Beginning with the first line below, please repeat the material exactly, ending with the line that includes "import Module from 'manifold-3d';".

_ _ _

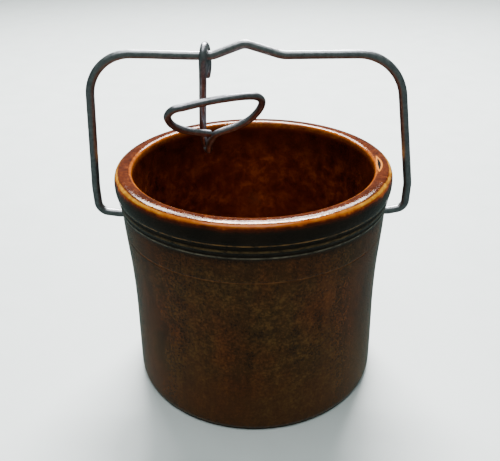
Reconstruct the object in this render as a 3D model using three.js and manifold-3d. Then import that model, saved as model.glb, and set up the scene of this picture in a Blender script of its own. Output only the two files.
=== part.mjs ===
// Butter crock: a glazed stoneware crock with a swinging wire bail and a
// hanging wire lid clamp. Millimetres, +Z up, origin at the centre of the base.
// The bail's pivot line runs along X; the clamp's finger loop faces -Y.
import * as THREE from 'three';
import * as BufferGeometryUtils from 'three/addons/utils/BufferGeometryUtils.js';
import Module from 'manifold-3d';

// ---- driving dimensions -------------------------------------------------
const CROCK_H = 96.8;          // base to rim land
const R_BASE = 53.8;           // outside radius just above the foot chamfer
const R_WAIST = 53.0;          // outside radius halfway up
const R_SHOULDER = 54.55;      // outside radius under the ring grooves
const R_COLLAR = 56.4;         // widest radius, on the collar
const R_MOUTH = 49.1;          // radius of the mouth at the inner lip edge
const R_INSIDE = 48.4;         // inside radius of the wall
const FLOOR_T = 8.0;           // thickness of the floor
const SOCKET_Z = 73.6;         // height of the bail's two sockets
const SOCKET_R = 2.05;         // radius of each blind socket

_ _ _

▸ The completed task
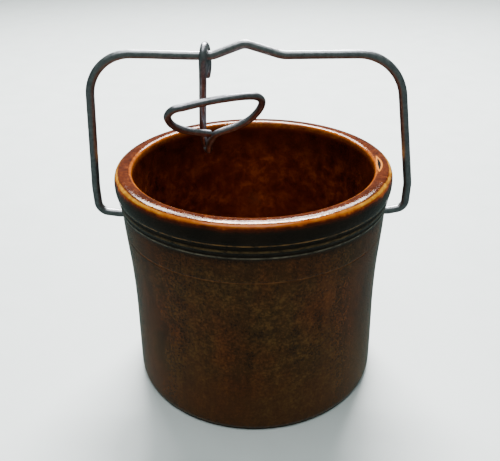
Reconstruct the object in this render as a 3D model using three.js and manifold-3d. Then import that model, saved as model.glb, and set up the scene of this picture in a Blender script of its own. Output only the two files.
=== part.mjs ===
// Butter crock: a glazed stoneware crock with a swinging wire bail and a
// hanging wire lid clamp. Millimetres, +Z up, origin at the centre of the base.
// The bail's pivot line runs along X; the clamp's finger loop faces -Y.
import * as THREE from 'three';
import * as BufferGeometryUtils from 'three/addons/utils/BufferGeometryUtils.js';
import Module from 'manifold-3d';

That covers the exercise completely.